Piltdown Man Hoaxer: Missing Link Is Found

Sarah Lyall

New York Times May 25, 1996

LONDON, May 24–It was one of the great hoaxes of the 20th century, bigger than the famous photograph of the Loch Ness Monster, the Hitler diaries and the mysterious crop circles that appeared in farmers' fields, evoking thoughts of energy fields, aliens and sprites. But when the Piltdown man, a pile of bones found in Sussex and hailed In 1912 as the "missing link" in the evolutionary chain, was discovered in 1953 to be an elaborate ruse, another beguiling mystery remained. Whose ruse was it?

Over the years, a good number of candidates have been proposed: Charles Dawson, the lawyer and eager amateur scientist who discovered the Piltdown bones in the first place; the novelist Sir Arthur Conan Doyle, who lived nearby and was known to have visited the site; and even the distinguished Jesuit priest and scholar Pierre Teilhard de Chardin, the prime suspect of the scientist Stephen Jay Gould.

But now Prof. Brian Gardiner, a paleontologist at King's College in London, says he has finally found solid evidence that the culprit was one Martin A. C. Hinton, a now long-dead paleontological prodigy whose specialty was rodent bones and who was an expert in Sussex geology.

According to the theory, Hinton planted a number of specially stained human and orangutan remains in a gravel pit in Piltdown to discredit his boss, Arthur Smith Woodward, who ran the paleontology department at the Natural History Museum in London.

In Professor Gardiner's view, Hinton was incensed at Smith Woodward's refusal to pay his wages weekly Instead of in one lump sum when the work was completed. Hinton, known for his not-always-funny practical jokes, then planted the bones In Piltdown because he knew that Dawson, who liked to collect dinosaur bones and fossils, would find them there and take them to Smith Woodward, his connection in the scientific community. Then, the plan went, Smith Woodward would be fooled into vouching for their authenticity.

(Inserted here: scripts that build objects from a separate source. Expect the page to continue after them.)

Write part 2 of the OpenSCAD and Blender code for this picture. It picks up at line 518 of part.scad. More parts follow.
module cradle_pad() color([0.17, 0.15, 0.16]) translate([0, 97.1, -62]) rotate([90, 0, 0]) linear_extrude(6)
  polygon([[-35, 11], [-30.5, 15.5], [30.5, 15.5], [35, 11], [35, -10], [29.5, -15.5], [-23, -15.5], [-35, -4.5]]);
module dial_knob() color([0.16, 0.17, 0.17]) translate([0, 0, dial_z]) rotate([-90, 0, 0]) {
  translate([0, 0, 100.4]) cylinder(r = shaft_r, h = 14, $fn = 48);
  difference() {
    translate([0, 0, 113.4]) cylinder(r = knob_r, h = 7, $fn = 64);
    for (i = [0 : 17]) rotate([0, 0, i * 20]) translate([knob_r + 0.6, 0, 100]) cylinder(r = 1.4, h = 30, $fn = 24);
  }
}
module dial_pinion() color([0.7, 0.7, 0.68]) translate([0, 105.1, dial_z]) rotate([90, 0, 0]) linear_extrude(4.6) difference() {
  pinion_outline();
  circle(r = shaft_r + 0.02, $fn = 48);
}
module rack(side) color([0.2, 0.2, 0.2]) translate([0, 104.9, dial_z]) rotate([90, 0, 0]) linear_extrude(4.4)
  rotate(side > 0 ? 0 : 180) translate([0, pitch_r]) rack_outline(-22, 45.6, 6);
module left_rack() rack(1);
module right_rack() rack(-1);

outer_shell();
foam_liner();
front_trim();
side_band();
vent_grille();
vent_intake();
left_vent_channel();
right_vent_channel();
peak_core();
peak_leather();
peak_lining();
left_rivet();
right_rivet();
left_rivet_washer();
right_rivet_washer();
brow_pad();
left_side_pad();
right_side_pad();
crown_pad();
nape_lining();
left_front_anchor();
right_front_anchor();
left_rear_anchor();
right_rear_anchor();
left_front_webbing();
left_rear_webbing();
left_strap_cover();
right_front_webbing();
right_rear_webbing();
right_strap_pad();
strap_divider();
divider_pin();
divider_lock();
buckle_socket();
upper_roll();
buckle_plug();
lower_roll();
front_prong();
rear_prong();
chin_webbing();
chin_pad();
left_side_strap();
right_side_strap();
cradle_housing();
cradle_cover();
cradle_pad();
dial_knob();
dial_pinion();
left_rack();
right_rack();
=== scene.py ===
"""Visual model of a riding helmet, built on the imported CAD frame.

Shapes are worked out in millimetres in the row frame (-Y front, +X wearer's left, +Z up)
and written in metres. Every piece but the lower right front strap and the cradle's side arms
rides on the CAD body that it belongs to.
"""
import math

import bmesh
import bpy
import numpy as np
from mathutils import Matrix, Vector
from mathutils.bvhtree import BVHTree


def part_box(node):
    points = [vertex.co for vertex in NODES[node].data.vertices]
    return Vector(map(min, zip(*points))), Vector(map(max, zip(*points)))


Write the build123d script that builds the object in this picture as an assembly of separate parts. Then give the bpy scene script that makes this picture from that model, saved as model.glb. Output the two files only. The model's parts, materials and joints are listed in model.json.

The hapless Smith Woodward did indeed hail the Piltdown man as an electrifying find, and died In 1948 with his belief in the discovery intact. But a mere five years later, chemical testing performed on the Piltdown bones by Kenneth P. Oakley proved that they weren't old at all: Instead, he concluded, they were the skull of a recently dead human and the jaw of a recently dead orangutan, both cleverly treated to give the appearance of antiquity.

Professor Gardiner, whose theory is outlined in the May 23 issue of Nature magazine, is sure he has found his man, he said in an interview, because a trunk belonging to Hinton, unearthed by workmen in the abandoned southwest tower of the Natural History Museum in the mid-1970's, contained irrefutable physical evidence.

Along with hundreds of vials of rodent remains from dissections, the trunk contained hippopotamus fossils, elephant teeth and assorted bones that looked like those from the Piltdown collection, and were stained, tests proved, with the same mix of chemicals used on the Piltdown bones. It appeared, in fact, as if the bones in the trunk had been trial runs for the final hoax.

Paleontologists are still weighing Professor Gardiner's new theory, which David Dickson, the news editor at Nature magazine, said was "the first clear evidence that can be used to point the finger of suspicion at any one person."

At the Natural History Museum, Chris Stringer, a paleoanthropologist, said he found Professor Gardiner's hypothesis "very convincing." But, he said, he was still unwilling to rule out the possibility that Dawson, the finder of the bones, had been involved in the hoax as well.

When it was uncovered, Piltdown man was hailed as an exciting evolutionary discovery, and also embraced as a coup for Britain. Here, British scientists felt, was the "first Englishman" – a man who happened to be buried on top of an elephant femur carved to look like a precursor to a cricket bat. According to Professor Gardiner, the bat was put there as a final insult.

"These two stupid men, Dawson and Smith Woodward, really believed that the elephant bone went with the man that was two feet above in the gravel bed, Professor Gardiner said, "In a way, the last piece of evidence was to show what fools they were."